[Supplied information start]

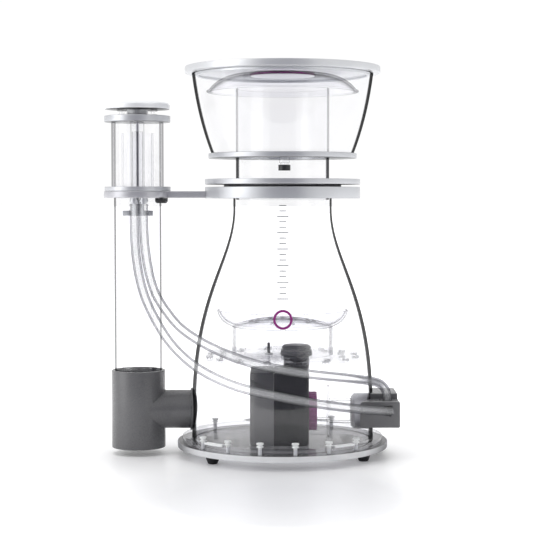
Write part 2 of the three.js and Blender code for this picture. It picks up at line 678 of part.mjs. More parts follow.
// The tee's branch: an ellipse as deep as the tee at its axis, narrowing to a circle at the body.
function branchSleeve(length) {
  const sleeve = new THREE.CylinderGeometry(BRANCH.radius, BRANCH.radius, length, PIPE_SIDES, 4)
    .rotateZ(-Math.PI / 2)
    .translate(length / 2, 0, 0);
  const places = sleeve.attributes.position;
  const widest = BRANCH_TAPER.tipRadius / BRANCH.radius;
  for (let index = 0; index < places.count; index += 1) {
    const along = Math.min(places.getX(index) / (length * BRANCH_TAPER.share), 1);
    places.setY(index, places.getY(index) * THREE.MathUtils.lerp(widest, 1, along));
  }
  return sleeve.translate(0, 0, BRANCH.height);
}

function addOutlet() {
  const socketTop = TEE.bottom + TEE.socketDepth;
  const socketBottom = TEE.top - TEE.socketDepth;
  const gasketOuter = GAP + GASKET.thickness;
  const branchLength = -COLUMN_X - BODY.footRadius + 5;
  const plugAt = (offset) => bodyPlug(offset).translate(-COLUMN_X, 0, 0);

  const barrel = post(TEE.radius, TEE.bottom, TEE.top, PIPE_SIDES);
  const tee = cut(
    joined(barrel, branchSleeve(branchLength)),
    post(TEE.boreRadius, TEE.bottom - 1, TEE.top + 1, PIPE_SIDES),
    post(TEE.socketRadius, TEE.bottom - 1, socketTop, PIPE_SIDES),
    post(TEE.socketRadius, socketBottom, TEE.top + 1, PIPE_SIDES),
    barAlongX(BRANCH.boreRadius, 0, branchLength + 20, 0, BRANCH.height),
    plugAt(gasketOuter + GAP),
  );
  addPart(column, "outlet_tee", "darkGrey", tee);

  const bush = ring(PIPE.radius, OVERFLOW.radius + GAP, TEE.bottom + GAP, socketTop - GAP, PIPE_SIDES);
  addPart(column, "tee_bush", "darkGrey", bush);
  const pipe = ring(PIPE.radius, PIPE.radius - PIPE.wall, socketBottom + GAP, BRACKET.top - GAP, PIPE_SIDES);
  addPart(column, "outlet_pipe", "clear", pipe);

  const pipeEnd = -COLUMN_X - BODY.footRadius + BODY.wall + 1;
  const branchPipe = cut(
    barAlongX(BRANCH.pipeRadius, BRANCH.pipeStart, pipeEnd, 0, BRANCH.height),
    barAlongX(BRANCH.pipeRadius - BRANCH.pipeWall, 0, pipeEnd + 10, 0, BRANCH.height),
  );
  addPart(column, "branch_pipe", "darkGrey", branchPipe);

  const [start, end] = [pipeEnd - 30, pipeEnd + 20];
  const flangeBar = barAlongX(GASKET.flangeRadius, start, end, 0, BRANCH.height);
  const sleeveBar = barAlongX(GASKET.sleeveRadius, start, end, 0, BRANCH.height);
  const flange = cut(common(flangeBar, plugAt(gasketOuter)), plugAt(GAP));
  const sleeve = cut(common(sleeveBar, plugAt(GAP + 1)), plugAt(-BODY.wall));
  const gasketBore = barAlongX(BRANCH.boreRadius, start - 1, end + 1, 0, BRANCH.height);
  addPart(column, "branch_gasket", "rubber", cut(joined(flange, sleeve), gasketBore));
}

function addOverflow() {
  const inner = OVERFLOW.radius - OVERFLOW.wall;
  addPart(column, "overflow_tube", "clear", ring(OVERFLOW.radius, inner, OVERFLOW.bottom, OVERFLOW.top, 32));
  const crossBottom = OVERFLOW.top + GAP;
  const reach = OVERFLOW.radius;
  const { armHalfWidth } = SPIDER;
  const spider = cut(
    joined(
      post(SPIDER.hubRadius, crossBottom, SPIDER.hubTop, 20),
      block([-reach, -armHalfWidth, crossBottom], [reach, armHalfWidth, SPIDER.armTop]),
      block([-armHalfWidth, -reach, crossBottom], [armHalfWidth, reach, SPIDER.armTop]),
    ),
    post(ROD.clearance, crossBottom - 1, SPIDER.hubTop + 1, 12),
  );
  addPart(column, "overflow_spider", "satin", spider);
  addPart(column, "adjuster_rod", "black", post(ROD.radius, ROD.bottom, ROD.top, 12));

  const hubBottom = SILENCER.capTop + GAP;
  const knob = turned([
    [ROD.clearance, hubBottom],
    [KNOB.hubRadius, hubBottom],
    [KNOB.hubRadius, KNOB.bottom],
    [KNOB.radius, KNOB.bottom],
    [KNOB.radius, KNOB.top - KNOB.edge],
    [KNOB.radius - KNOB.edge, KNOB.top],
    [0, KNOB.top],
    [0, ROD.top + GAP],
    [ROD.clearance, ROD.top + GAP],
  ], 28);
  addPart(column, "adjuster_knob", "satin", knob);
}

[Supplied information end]

Stated problem: Quote the listing above from its first line to the line with "const plugAt = (offset)", inclusive, and add nothing.

Answer:
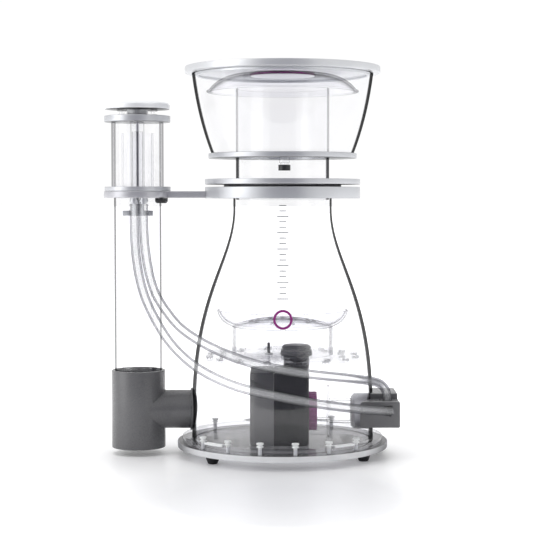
Write part 2 of the three.js and Blender code for this picture. It picks up at line 678 of part.mjs. More parts follow.
// The tee's branch: an ellipse as deep as the tee at its axis, narrowing to a circle at the body.
function branchSleeve(length) {
  const sleeve = new THREE.CylinderGeometry(BRANCH.radius, BRANCH.radius, length, PIPE_SIDES, 4)
    .rotateZ(-Math.PI / 2)
    .translate(length / 2, 0, 0);
  const places = sleeve.attributes.position;
  const widest = BRANCH_TAPER.tipRadius / BRANCH.radius;
  for (let index = 0; index < places.count; index += 1) {
    const along = Math.min(places.getX(index) / (length * BRANCH_TAPER.share), 1);
    places.setY(index, places.getY(index) * THREE.MathUtils.lerp(widest, 1, along));
  }
  return sleeve.translate(0, 0, BRANCH.height);
}

function addOutlet() {
  const socketTop = TEE.bottom + TEE.socketDepth;
  const socketBottom = TEE.top - TEE.socketDepth;
  const gasketOuter = GAP + GASKET.thickness;
  const branchLength = -COLUMN_X - BODY.footRadius + 5;
  const plugAt = (offset) => bodyPlug(offset).translate(-COLUMN_X, 0, 0);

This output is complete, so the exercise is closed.